* Begin SOURCE MATERIAL *

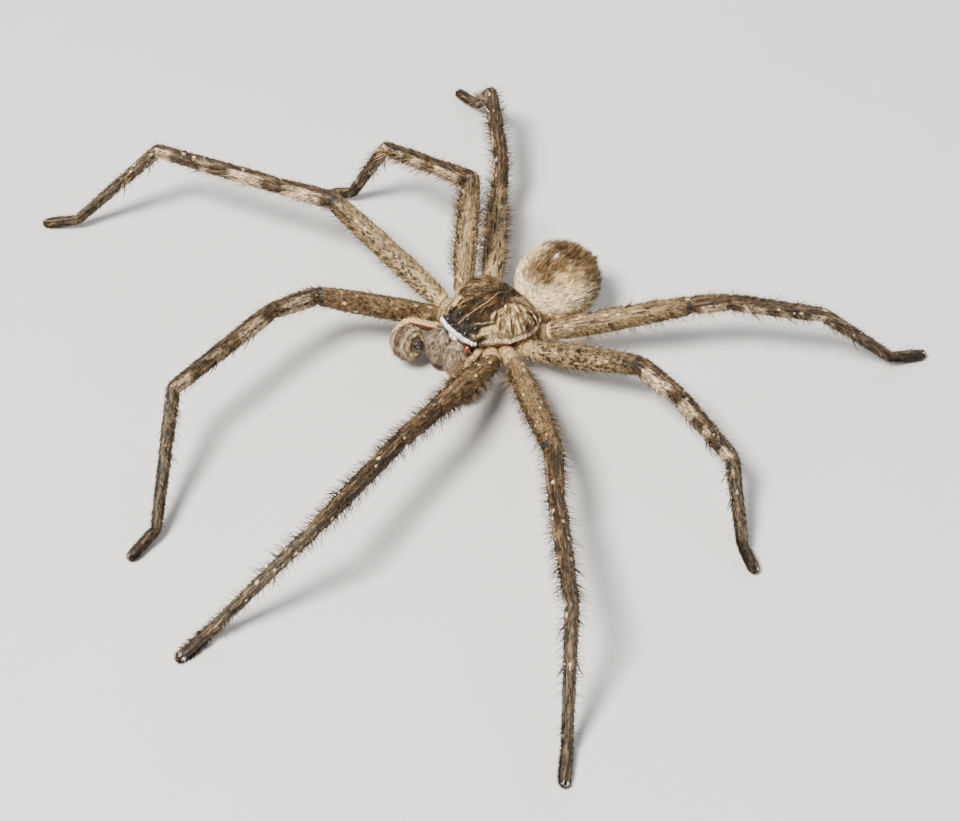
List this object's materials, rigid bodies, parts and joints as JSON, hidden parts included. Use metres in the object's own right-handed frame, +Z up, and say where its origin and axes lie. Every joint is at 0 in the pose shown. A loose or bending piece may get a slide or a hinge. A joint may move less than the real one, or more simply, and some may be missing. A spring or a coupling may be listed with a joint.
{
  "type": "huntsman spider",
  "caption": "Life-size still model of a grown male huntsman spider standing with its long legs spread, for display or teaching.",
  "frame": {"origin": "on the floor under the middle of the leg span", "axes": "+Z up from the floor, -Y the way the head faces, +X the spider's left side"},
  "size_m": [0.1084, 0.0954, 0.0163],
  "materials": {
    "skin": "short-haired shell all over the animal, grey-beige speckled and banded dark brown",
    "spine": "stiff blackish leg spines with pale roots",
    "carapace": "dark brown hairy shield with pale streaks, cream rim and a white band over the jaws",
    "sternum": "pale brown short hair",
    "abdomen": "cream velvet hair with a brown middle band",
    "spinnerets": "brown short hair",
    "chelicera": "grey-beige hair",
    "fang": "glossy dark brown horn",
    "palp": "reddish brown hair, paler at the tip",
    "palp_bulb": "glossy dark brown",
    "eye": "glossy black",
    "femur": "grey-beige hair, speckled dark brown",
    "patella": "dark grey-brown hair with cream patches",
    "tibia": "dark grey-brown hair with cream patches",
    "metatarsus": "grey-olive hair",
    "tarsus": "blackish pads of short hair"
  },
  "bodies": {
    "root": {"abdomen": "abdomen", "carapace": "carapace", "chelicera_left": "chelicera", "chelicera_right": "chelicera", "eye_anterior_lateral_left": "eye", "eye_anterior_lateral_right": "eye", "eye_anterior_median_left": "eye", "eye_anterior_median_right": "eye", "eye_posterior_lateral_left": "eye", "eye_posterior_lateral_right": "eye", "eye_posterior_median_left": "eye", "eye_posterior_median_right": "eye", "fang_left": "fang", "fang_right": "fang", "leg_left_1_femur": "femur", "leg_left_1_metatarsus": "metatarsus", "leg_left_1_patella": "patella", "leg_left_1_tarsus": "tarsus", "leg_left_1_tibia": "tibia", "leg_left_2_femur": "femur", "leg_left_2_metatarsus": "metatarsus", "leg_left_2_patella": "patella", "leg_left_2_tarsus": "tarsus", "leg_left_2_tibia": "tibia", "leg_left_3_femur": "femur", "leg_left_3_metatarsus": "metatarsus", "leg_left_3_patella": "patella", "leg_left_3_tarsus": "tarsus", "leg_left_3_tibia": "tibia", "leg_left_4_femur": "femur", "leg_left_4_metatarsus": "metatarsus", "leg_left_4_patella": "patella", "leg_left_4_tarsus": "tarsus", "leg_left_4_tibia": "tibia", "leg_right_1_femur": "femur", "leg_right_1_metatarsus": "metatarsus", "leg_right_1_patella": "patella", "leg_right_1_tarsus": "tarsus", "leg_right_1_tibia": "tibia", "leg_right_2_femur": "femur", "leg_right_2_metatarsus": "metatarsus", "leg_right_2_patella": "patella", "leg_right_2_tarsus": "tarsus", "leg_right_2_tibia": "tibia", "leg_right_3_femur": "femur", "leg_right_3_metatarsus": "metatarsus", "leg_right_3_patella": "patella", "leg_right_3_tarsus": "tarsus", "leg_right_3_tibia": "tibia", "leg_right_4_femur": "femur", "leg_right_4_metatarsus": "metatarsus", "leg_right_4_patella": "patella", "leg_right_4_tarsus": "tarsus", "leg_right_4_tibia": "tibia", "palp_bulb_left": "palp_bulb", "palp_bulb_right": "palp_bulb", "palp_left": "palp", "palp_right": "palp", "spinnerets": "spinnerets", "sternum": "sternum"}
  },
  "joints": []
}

* End SOURCE MATERIAL *
* Begin SOURCE MATERIAL *

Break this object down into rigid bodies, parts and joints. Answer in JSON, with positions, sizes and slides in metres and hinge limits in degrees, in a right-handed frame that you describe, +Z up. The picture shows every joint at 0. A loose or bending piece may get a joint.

* End SOURCE MATERIAL *
* Begin SOURCE MATERIAL *

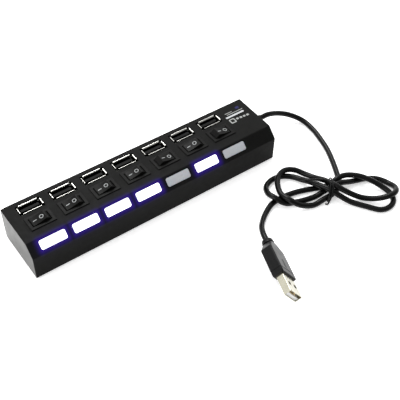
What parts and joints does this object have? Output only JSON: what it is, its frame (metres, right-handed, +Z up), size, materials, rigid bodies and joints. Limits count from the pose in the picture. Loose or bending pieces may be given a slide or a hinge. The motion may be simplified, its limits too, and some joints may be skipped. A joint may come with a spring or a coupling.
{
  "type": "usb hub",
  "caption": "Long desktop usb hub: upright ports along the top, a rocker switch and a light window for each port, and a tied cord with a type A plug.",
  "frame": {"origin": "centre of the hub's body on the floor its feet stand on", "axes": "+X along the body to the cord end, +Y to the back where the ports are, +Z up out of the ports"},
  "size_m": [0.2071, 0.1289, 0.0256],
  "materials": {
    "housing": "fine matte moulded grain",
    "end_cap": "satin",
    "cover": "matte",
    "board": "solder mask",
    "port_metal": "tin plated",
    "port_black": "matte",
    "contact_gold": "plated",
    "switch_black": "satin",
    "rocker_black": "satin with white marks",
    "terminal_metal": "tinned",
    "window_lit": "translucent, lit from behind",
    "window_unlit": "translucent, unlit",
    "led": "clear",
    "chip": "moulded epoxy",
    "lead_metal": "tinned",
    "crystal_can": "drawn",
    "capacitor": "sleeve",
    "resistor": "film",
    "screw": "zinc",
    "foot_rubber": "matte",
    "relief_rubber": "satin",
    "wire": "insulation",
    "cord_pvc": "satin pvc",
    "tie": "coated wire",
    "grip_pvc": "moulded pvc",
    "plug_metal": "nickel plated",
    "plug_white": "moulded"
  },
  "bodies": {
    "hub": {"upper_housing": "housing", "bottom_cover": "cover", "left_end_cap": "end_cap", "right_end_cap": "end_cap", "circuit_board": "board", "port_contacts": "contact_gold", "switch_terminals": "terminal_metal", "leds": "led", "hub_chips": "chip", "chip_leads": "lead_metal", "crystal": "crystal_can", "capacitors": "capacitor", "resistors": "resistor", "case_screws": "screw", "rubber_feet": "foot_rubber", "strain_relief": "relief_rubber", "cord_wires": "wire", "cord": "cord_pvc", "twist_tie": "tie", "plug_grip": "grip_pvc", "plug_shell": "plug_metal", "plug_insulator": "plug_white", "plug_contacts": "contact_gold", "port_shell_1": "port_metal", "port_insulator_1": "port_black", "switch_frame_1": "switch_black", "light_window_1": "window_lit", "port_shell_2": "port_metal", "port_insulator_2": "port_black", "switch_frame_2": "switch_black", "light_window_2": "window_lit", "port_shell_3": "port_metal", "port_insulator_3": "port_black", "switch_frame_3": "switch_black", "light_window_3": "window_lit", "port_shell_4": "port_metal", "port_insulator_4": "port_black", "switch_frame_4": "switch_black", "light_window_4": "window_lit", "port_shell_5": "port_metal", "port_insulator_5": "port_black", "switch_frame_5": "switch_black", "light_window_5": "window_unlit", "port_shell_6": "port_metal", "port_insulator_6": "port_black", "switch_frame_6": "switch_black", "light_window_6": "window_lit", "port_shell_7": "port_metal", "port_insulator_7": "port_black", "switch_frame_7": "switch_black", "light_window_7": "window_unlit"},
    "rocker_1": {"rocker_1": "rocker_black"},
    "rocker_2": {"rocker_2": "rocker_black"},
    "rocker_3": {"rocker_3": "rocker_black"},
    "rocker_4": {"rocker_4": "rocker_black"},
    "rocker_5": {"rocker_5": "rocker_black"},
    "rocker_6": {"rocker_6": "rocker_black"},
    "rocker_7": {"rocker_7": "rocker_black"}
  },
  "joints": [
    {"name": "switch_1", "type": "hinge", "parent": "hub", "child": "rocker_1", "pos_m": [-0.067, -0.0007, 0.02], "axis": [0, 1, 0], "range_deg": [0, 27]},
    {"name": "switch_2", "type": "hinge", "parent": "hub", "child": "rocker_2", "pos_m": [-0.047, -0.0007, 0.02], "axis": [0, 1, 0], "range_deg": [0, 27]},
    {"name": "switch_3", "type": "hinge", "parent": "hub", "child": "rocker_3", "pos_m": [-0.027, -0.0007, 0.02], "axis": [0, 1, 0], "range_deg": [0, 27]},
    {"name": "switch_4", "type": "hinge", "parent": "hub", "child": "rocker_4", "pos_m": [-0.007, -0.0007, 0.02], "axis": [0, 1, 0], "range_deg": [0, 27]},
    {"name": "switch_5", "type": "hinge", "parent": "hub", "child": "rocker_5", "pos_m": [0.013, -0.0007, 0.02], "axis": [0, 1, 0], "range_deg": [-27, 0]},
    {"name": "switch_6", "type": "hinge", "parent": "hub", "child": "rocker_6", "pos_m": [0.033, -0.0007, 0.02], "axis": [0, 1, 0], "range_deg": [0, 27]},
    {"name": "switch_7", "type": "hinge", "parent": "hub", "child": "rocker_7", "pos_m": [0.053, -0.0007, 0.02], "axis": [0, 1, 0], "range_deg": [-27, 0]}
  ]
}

* End SOURCE MATERIAL *

_OBJECTIVE_
Your task is to pick out every line with the string "from" and copy it.

_RESPONSE_
  "frame": {"origin": "on the floor under the middle of the leg span", "axes": "+Z up from the floor, -Y the way the head faces, +X the spider's left side"},
What parts and joints does this object have? Output only JSON: what it is, its frame (metres, right-handed, +Z up), size, materials, rigid bodies and joints. Limits count from the pose in the picture. Loose or bending pieces may be given a slide or a hinge. The motion may be simplified, its limits too, and some joints may be skipped. A joint may come with a spring or a coupling.
    "window_lit": "translucent, lit from behind",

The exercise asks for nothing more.